Meet the other finalists

Jo Palmer, NSW/ACT. Jo, founder of Pointer Remote Roles based near Wagga Wagga, wants to create an online portal to cut career barriers for working women in regional, rural and remote areas. The portal’s resources and training will also educate and support businesses to adopt remote employment.

Deanna Lush, South Australia. Deanna, a communicator and farmer from Palmer on South Australia’s Murray Plains, is selling the message to all Australians that agriculture is vital to the industry’s continued success through her network of ‘trust in ag’ champions across rural Australia.

Anh Nguyen, Tasmania. Anh, an engineer by training, is retrofitting current irrigation and farm monitoring systems with a smart and automatic Internet of Things remote control system. Her aim is to make farming management more efficient, smart, and sustainable.

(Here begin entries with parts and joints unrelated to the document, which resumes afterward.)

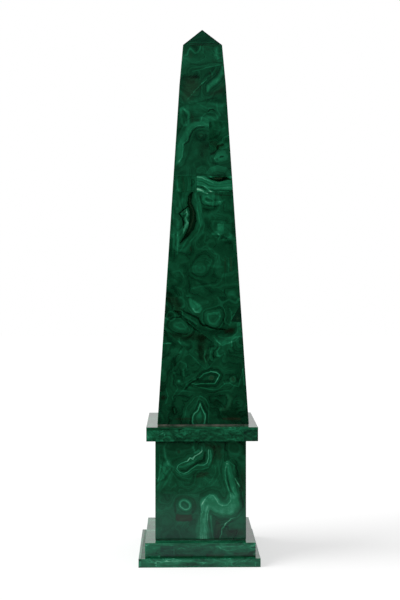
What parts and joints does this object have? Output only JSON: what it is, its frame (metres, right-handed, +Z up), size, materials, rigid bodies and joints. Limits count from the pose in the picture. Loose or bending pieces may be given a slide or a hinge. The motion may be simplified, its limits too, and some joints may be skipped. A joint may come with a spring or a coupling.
{
  "type": "malachite-faced stone obelisk ornament",
  "caption": "Tall tapering four-sided obelisk with a small pyramid top, on a collar, a die and a stepped square plinth, all faced with polished banded green stone.",
  "frame": {"origin": "middle of the underside of the lower plinth", "axes": "+Z up along the obelisk, -Y out of its front face, +X to the right as seen from the front"},
  "size_m": [0.2332, 0.2332, 1.0525],
  "materials": {
    "shaft_malachite": "polished malachite, very dark green with paler rings and bands",
    "die_malachite": "polished malachite, dark green with light green loops",
    "collar_malachite": "polished malachite, streaked lengthwise in mid green",
    "plinth_malachite": "polished malachite, streaked mid green",
    "core_stone": "plain sawn stone, hidden",
    "pale_joint_filler": "matt greyish pink filler, broken along its length",
    "dark_bedding": "dark green bedding, satin"
  },
  "bodies": {
    "root": {"collar_back": "collar_malachite", "collar_core": "core_stone", "collar_front": "collar_malachite", "collar_left": "collar_malachite", "collar_right": "collar_malachite", "collar_top": "collar_malachite", "collar_underside": "collar_malachite", "die_back": "die_malachite", "die_bed": "dark_bedding", "die_core": "core_stone", "die_front": "die_malachite", "die_left": "die_malachite", "die_right": "die_malachite", "lower_plinth_back": "plinth_malachite", "lower_plinth_core": "core_stone", "lower_plinth_front": "plinth_malachite", "lower_plinth_left": "plinth_malachite", "lower_plinth_right": "plinth_malachite", "lower_plinth_top": "plinth_malachite", "pyramidion_back": "shaft_malachite", "pyramidion_core": "core_stone", "pyramidion_front": "shaft_malachite", "pyramidion_left": "shaft_malachite", "pyramidion_right": "shaft_malachite", "shaft_bed": "pale_joint_filler", "shaft_core": "core_stone", "shaft_lower_back": "shaft_malachite", "shaft_lower_front": "shaft_malachite", "shaft_lower_left": "shaft_malachite", "shaft_lower_right": "shaft_malachite", "shaft_middle_back": "shaft_malachite", "shaft_middle_front": "shaft_malachite", "shaft_middle_left": "shaft_malachite", "shaft_middle_right": "shaft_malachite", "shaft_upper_back": "shaft_malachite", "shaft_upper_front": "shaft_malachite", "shaft_upper_left": "shaft_malachite", "shaft_upper_right": "shaft_malachite", "upper_plinth_back": "plinth_malachite", "upper_plinth_core": "core_stone", "upper_plinth_front": "plinth_malachite", "upper_plinth_left": "plinth_malachite", "upper_plinth_right": "plinth_malachite", "upper_plinth_top": "plinth_malachite"}
  },
  "joints": []
}
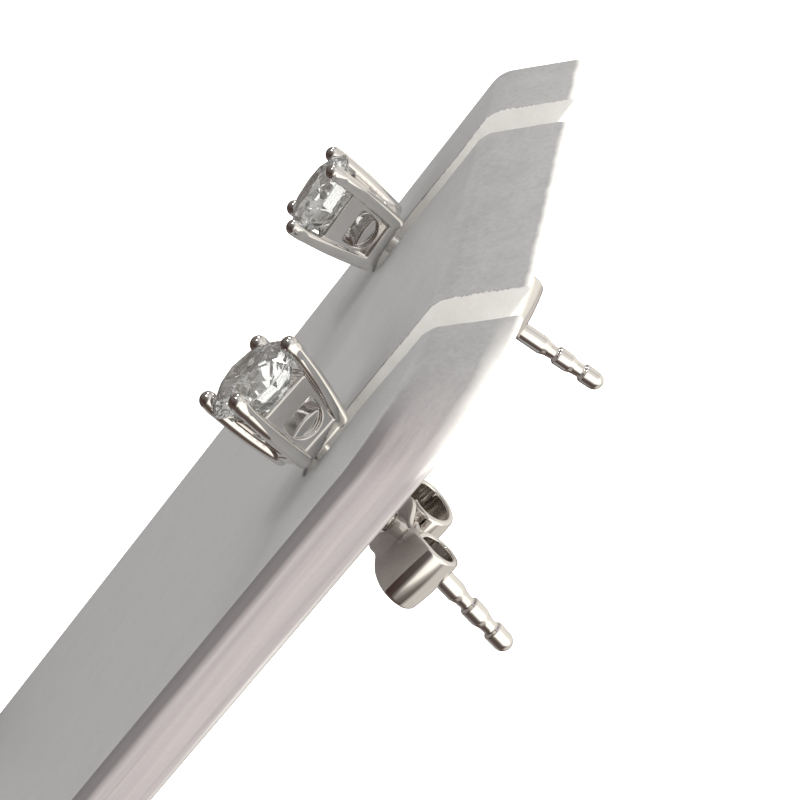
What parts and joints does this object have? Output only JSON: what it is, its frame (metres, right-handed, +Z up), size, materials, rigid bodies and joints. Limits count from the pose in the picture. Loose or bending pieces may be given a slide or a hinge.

Natasha Roebig, Queensland. Natasha, another bee keeper and apiary innovator, wants to establish an interactive training facility with the apiary industry in South-East Queensland, to promote innovative research and ethical beekeeping practices.

Belinda Lay, Western Australia. Belinda, a mixed sheep and cropping farmer, sees no reason why livestock cannot have ‘fitbit’ technology similar to humans to monitor their bodies in real time. Her aim is to trial imported sheep collars and reduce the need for manual handling.

Zoe Malone, Northern Territory. Zoe, a Darwin local, is passionate about the role people and communities play in creating strong and vibrant regions. Her project is to work with grassroots organisations to empower volunteers and community groups to take charge of their governance.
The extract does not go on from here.